-- Work instructions --
Take the lines from the one bearing "Continue the three.js" to the one bearing "screw_edge = 0.00008", inclusive, and reproduce them exactly; include no other line.

-- Data excerpts --
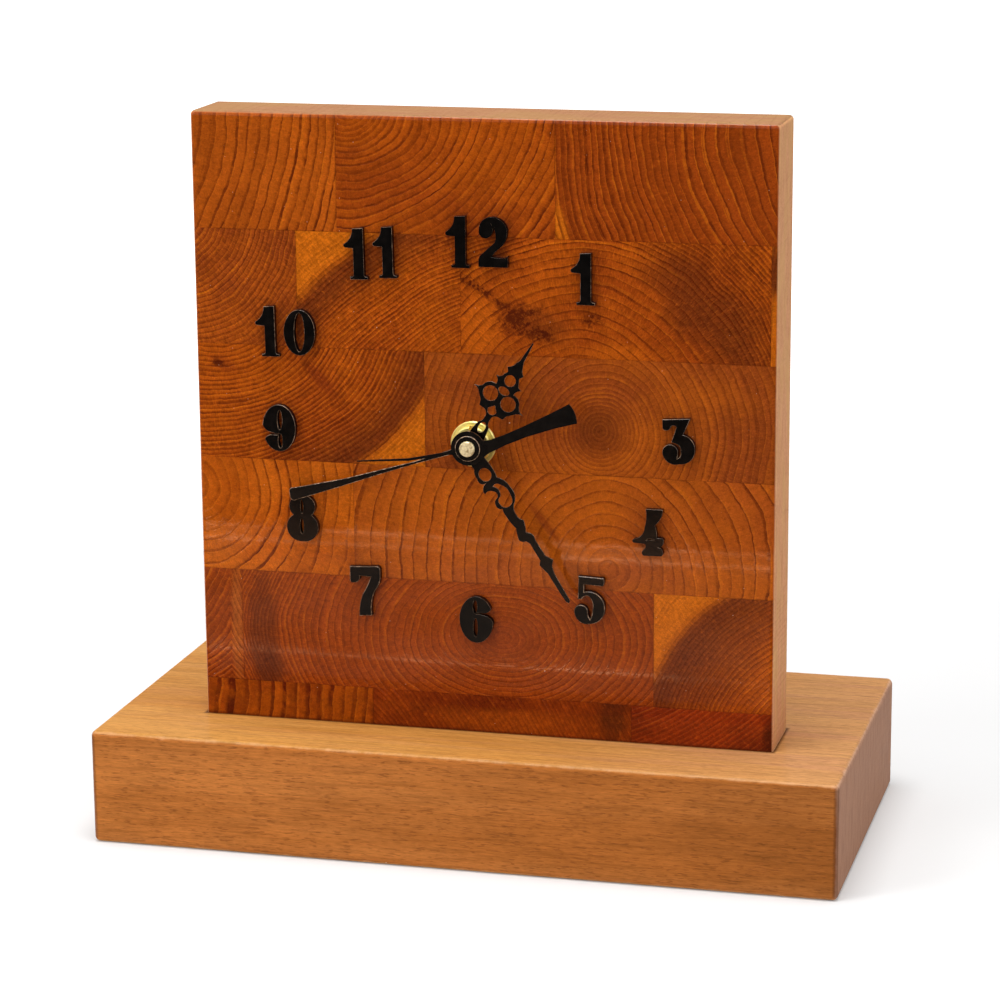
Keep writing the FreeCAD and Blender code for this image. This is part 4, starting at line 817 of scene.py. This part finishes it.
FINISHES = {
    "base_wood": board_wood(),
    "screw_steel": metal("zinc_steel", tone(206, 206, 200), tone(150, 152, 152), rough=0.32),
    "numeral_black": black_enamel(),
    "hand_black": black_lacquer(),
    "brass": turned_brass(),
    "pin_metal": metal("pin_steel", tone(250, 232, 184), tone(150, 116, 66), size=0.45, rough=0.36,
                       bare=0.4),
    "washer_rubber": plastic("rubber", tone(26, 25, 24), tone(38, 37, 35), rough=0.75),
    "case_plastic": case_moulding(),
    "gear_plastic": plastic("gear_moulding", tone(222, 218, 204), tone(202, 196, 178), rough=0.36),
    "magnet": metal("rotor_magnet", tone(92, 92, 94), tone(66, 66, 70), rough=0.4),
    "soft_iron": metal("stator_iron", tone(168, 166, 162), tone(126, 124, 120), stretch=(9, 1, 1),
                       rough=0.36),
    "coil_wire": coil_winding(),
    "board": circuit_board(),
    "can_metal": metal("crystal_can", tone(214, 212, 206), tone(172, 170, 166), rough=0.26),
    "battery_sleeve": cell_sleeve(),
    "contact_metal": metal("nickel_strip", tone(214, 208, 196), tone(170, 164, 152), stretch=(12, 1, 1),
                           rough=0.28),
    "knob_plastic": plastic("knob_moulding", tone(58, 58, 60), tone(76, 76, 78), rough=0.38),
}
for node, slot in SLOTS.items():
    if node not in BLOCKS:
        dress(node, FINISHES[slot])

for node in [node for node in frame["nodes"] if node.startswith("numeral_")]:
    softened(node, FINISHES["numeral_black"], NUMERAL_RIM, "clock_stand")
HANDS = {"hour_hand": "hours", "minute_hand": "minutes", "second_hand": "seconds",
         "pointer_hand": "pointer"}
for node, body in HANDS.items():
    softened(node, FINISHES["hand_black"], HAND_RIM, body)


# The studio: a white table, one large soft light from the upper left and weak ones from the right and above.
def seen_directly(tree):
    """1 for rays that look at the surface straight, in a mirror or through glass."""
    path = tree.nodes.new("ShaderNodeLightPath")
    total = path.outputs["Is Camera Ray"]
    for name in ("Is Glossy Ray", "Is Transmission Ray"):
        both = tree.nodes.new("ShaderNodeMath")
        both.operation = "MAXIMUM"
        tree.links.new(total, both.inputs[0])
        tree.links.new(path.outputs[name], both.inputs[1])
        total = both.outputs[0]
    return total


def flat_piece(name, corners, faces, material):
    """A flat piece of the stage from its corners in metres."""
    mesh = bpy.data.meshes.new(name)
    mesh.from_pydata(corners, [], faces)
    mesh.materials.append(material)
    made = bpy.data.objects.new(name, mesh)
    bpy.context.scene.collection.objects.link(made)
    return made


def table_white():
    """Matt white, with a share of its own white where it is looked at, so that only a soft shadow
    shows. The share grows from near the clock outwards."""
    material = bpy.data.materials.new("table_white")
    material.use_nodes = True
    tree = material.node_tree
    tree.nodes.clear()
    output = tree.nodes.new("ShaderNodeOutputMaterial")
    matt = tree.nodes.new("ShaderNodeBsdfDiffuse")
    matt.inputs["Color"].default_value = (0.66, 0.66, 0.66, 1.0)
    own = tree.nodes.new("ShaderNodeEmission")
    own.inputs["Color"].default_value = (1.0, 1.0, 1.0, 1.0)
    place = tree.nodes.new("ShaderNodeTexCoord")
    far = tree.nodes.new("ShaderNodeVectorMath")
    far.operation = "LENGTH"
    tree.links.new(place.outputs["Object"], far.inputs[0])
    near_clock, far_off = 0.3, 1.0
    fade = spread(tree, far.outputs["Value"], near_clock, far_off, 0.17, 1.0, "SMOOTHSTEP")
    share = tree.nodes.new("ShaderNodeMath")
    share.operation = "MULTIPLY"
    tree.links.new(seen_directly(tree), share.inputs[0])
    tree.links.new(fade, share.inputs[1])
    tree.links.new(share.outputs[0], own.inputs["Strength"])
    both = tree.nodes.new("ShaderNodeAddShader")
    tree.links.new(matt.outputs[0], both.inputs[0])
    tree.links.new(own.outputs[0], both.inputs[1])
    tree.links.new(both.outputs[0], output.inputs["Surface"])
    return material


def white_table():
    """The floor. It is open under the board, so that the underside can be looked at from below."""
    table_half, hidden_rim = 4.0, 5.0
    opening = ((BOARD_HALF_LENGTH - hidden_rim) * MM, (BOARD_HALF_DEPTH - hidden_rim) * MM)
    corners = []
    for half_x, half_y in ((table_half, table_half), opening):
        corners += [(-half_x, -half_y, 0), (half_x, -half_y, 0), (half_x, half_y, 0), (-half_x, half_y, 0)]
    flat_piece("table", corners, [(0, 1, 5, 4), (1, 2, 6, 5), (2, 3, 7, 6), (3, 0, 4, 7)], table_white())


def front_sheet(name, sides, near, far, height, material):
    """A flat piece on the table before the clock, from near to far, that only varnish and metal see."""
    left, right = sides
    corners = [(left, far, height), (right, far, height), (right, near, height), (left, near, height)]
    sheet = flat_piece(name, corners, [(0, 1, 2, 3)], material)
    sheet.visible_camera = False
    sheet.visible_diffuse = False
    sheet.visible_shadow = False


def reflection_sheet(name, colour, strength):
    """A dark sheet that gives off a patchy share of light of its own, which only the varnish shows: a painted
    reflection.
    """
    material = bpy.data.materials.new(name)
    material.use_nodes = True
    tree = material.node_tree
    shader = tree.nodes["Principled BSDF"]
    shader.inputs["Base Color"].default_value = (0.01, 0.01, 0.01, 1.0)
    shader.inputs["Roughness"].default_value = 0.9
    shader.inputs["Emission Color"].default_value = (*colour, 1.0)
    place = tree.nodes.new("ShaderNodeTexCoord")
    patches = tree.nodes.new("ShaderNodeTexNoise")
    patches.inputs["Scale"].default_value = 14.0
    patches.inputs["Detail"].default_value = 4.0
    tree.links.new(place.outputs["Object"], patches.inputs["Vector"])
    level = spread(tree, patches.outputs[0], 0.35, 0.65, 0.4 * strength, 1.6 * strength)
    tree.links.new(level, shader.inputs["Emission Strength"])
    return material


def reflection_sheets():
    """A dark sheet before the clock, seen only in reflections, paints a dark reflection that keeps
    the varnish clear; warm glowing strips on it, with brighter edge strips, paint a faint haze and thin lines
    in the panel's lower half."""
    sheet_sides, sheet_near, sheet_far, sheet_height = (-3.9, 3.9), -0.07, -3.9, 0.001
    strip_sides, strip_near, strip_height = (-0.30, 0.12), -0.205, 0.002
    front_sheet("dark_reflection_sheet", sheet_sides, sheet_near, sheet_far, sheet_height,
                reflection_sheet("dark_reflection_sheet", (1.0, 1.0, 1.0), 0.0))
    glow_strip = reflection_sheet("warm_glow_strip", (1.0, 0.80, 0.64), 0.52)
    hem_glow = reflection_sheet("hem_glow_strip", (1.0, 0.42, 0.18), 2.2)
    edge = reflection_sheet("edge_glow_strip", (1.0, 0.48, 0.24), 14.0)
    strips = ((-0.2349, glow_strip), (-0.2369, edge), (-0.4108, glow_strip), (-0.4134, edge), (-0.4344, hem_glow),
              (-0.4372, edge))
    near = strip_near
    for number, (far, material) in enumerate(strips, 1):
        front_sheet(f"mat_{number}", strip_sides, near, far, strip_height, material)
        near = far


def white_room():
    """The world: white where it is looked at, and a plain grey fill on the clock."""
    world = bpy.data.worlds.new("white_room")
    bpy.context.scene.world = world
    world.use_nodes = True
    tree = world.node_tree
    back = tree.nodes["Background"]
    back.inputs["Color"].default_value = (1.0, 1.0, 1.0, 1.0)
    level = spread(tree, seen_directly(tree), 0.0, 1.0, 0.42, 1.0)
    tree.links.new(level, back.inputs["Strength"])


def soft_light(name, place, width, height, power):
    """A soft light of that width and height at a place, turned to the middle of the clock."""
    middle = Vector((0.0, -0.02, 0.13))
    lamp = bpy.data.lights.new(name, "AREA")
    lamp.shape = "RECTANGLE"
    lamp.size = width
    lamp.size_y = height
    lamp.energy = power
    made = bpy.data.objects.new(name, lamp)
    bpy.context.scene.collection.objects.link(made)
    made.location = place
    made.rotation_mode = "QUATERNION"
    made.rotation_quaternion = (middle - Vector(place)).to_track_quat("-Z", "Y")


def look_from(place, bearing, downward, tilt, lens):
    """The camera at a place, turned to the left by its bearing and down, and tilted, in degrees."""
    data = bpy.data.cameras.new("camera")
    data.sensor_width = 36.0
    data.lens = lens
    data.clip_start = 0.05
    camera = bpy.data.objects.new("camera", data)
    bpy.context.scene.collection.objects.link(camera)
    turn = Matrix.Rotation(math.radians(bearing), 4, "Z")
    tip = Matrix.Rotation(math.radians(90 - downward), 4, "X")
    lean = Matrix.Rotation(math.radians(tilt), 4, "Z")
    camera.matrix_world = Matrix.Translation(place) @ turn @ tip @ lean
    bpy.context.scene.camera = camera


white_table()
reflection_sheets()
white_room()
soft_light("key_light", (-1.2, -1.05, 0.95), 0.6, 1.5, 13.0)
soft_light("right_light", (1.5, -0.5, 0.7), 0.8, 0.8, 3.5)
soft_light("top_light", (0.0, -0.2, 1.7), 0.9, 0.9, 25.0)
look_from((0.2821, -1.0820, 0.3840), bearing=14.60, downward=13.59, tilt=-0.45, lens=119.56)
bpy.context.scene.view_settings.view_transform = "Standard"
==
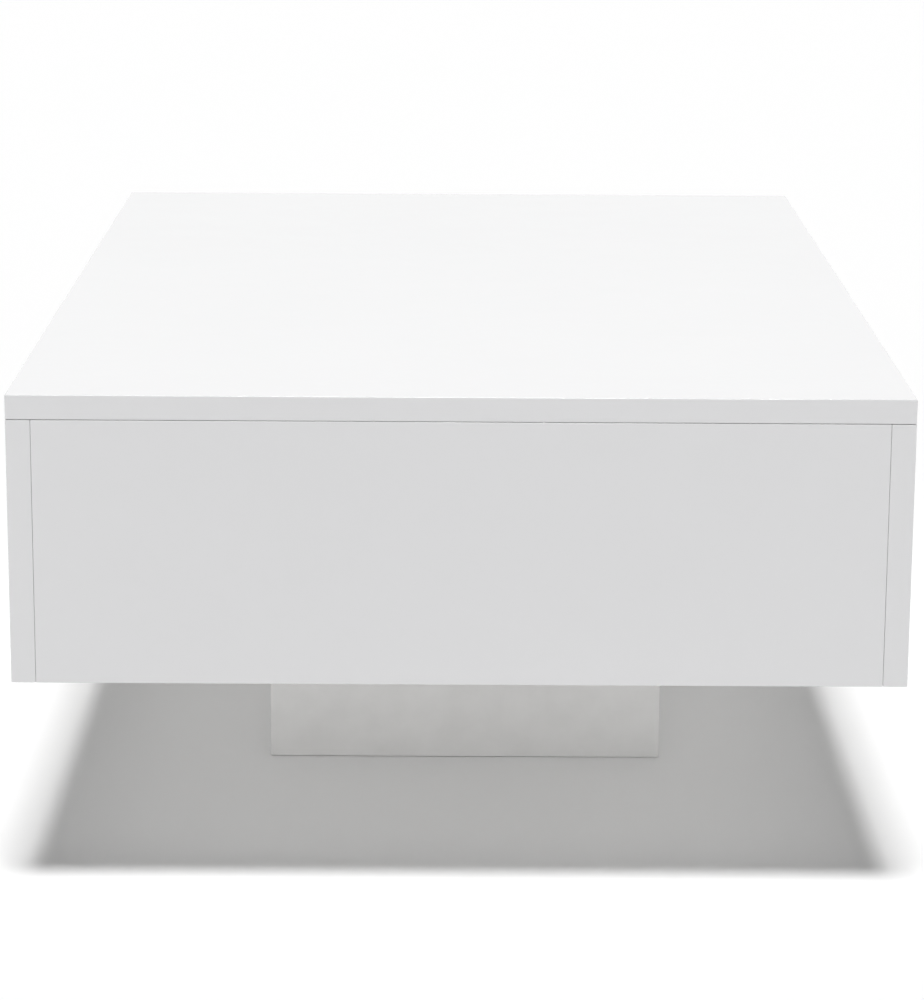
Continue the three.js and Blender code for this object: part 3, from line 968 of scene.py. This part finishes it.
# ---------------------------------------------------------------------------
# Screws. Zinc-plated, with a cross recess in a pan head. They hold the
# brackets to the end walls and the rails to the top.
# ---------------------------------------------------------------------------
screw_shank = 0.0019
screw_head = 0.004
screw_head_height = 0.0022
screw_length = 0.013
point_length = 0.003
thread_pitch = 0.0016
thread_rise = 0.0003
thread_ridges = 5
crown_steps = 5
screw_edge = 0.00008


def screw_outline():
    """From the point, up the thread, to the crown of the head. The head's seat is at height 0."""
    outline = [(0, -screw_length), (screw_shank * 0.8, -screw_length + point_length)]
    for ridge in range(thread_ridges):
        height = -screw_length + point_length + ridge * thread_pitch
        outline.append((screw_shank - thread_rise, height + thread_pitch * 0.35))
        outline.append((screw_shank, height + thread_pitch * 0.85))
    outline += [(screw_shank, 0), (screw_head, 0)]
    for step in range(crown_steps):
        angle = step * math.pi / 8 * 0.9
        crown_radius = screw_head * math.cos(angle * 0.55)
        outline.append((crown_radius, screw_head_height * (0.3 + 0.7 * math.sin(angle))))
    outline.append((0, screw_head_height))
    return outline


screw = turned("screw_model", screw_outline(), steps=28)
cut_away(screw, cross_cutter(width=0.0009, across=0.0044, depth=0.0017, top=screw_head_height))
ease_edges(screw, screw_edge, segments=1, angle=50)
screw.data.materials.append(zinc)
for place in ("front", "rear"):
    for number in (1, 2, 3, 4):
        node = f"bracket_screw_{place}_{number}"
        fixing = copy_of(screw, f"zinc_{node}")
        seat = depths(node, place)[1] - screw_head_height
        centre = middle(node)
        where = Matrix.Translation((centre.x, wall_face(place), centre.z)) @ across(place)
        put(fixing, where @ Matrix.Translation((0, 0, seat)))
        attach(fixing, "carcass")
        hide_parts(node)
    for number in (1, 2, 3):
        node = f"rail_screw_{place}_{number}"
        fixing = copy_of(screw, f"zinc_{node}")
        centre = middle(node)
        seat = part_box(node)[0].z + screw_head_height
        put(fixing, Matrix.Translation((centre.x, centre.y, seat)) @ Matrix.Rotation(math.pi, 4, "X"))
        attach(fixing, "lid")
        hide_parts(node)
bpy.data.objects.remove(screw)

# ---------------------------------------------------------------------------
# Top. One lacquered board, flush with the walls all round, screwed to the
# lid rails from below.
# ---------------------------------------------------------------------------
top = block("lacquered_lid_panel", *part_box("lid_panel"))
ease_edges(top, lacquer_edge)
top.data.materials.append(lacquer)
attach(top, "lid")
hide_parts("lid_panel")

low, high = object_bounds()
--
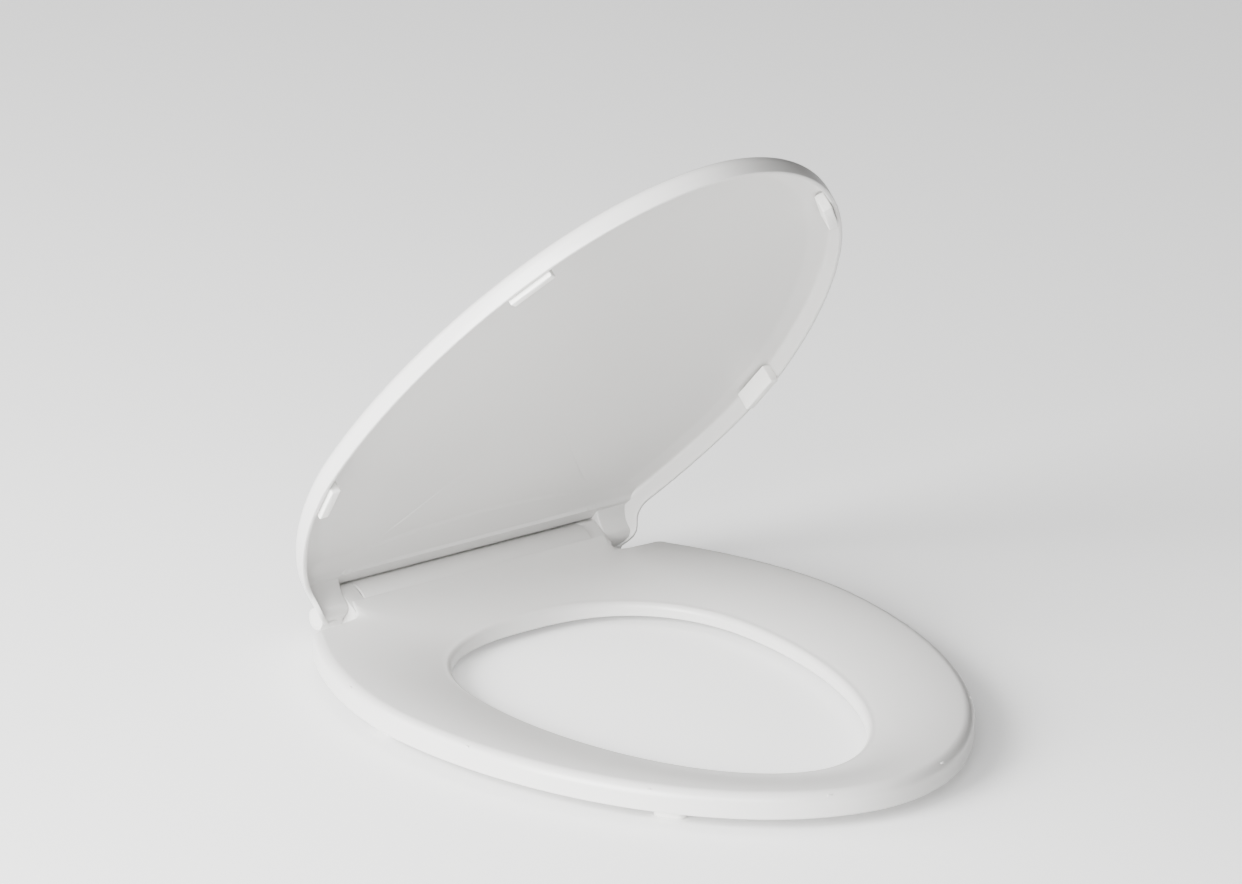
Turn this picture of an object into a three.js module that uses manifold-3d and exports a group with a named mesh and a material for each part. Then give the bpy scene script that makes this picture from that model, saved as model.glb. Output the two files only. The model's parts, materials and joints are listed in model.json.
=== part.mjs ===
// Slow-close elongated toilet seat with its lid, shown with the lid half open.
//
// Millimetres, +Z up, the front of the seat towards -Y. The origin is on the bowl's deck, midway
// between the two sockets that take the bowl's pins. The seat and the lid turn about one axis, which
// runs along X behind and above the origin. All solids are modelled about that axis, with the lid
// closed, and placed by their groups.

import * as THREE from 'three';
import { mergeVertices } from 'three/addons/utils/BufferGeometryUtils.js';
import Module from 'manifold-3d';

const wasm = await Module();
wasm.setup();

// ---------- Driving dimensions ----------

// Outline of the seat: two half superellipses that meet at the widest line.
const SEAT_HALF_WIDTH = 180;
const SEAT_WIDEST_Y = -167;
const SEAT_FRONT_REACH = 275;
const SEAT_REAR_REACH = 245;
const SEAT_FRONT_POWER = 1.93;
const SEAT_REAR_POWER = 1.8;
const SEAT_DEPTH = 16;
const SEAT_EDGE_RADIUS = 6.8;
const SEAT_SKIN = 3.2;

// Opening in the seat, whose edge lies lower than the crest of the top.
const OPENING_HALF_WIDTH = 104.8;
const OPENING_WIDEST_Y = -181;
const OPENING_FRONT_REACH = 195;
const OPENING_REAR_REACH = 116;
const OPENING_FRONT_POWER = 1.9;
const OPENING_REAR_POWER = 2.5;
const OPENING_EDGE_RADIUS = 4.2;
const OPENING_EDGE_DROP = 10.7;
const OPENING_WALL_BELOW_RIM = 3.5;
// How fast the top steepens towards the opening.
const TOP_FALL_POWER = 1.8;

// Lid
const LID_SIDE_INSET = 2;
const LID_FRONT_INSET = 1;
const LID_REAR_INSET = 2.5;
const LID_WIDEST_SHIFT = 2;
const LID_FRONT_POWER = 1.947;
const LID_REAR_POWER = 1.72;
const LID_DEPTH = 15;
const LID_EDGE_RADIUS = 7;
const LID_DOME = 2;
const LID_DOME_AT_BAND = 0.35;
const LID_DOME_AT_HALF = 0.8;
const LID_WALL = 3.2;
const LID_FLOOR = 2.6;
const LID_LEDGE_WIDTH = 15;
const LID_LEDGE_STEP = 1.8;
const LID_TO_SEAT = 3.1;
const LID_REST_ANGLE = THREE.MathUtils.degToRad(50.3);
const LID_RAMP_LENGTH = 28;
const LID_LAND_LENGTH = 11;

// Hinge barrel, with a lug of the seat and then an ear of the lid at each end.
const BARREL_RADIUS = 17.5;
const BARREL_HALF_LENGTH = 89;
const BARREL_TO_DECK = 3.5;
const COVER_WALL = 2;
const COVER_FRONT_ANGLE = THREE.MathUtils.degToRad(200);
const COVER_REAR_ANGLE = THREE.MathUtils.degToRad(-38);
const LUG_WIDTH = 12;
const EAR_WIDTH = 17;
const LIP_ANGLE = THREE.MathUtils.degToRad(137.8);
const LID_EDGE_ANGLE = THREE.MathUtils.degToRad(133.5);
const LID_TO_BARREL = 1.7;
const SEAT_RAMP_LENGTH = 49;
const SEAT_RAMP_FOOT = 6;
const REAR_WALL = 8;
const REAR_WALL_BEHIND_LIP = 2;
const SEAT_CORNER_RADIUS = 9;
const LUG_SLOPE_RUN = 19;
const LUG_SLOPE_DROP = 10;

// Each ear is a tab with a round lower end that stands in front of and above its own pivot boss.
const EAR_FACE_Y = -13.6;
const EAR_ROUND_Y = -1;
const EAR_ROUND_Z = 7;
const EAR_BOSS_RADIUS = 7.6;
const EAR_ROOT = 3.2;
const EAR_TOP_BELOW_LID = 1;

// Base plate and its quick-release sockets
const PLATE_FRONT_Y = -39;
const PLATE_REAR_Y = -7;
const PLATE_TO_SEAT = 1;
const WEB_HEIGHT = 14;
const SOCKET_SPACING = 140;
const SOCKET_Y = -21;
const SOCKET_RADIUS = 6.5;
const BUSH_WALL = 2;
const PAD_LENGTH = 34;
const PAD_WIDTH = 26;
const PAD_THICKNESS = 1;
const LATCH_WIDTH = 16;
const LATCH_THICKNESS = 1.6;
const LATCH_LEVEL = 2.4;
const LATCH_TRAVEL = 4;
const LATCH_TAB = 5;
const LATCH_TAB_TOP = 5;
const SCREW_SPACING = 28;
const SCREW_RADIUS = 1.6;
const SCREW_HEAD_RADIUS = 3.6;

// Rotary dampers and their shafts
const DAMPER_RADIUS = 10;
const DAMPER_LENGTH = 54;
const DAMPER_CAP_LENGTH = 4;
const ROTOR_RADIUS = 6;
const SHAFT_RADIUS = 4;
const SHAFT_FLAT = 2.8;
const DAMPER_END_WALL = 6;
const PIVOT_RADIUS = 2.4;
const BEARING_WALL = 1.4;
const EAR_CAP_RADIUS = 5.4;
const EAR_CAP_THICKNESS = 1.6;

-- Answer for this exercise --
Continue the three.js and Blender code for this object: part 3, from line 968 of scene.py. This part finishes it.
# ---------------------------------------------------------------------------
# Screws. Zinc-plated, with a cross recess in a pan head. They hold the
# brackets to the end walls and the rails to the top.
# ---------------------------------------------------------------------------
screw_shank = 0.0019
screw_head = 0.004
screw_head_height = 0.0022
screw_length = 0.013
point_length = 0.003
thread_pitch = 0.0016
thread_rise = 0.0003
thread_ridges = 5
crown_steps = 5
screw_edge = 0.00008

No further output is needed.